**REQUIRED TASK:** Up to and including the line containing "tow_head])])", please reproduce the lines of the listing below, starting from the top.

--- START PROVIDED DATA ---

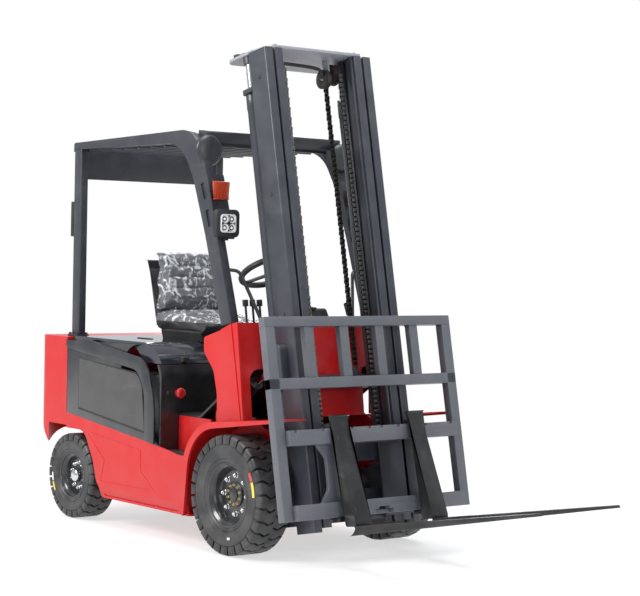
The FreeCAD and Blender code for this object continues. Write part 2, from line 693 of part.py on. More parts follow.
tow_head = shaft((tow_x, 0, tow_slot_z + 95 + running_gap), (tow_x, 0, tow_slot_z + 108), tow_pin_radius + 8)
save("tow_pin", [joined([shaft((tow_x, 0, tow_slot_z - 88), (tow_x, 0, tow_slot_z + 100), tow_pin_radius),
                         tow_head])])

# Grey side covers with the raised dark band that frames them
cover_front_x = front_panel_x - 6
cover_share = (skirt_front_x - cover_front_x) / (skirt_front_x - skirt_bend_x)
cover = side_prism([
    (counterweight_front_x + panel_gap, skirt_rear_z + running_gap), (counterweight_front_x + panel_gap, 1000, 10),
    (cover_front_x, 1000, hood_front_radius - 6),
    (cover_front_x, skirt_front_z + (skirt_bend_z - skirt_front_z) * cover_share + running_gap),
    (skirt_bend_x, skirt_bend_z + running_gap)],
    skirt_in, body_half_width)
inner_panel = side_prism([(-1398, 622), (-1398, 908, 8), (-780, 836, 90), (-742, 548)],
                         body_half_width - 1, body_half_width + 3)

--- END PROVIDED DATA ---

**EXERCISE RESPONSE:**
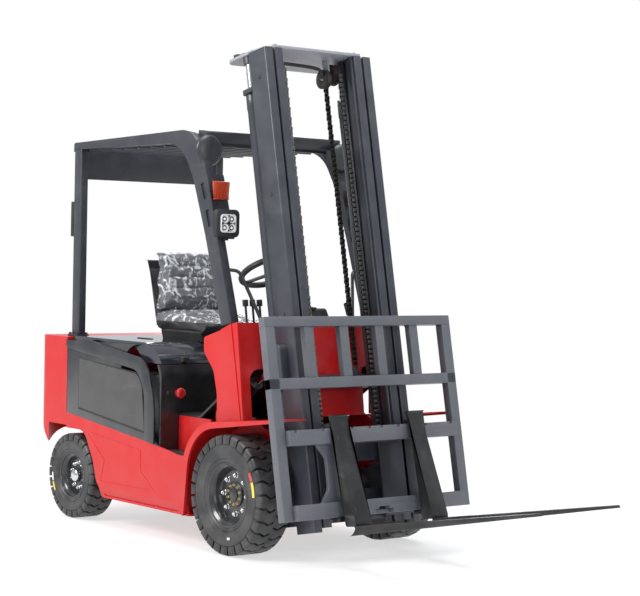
The FreeCAD and Blender code for this object continues. Write part 2, from line 693 of part.py on. More parts follow.
tow_head = shaft((tow_x, 0, tow_slot_z + 95 + running_gap), (tow_x, 0, tow_slot_z + 108), tow_pin_radius + 8)
save("tow_pin", [joined([shaft((tow_x, 0, tow_slot_z - 88), (tow_x, 0, tow_slot_z + 100), tow_pin_radius),
                         tow_head])])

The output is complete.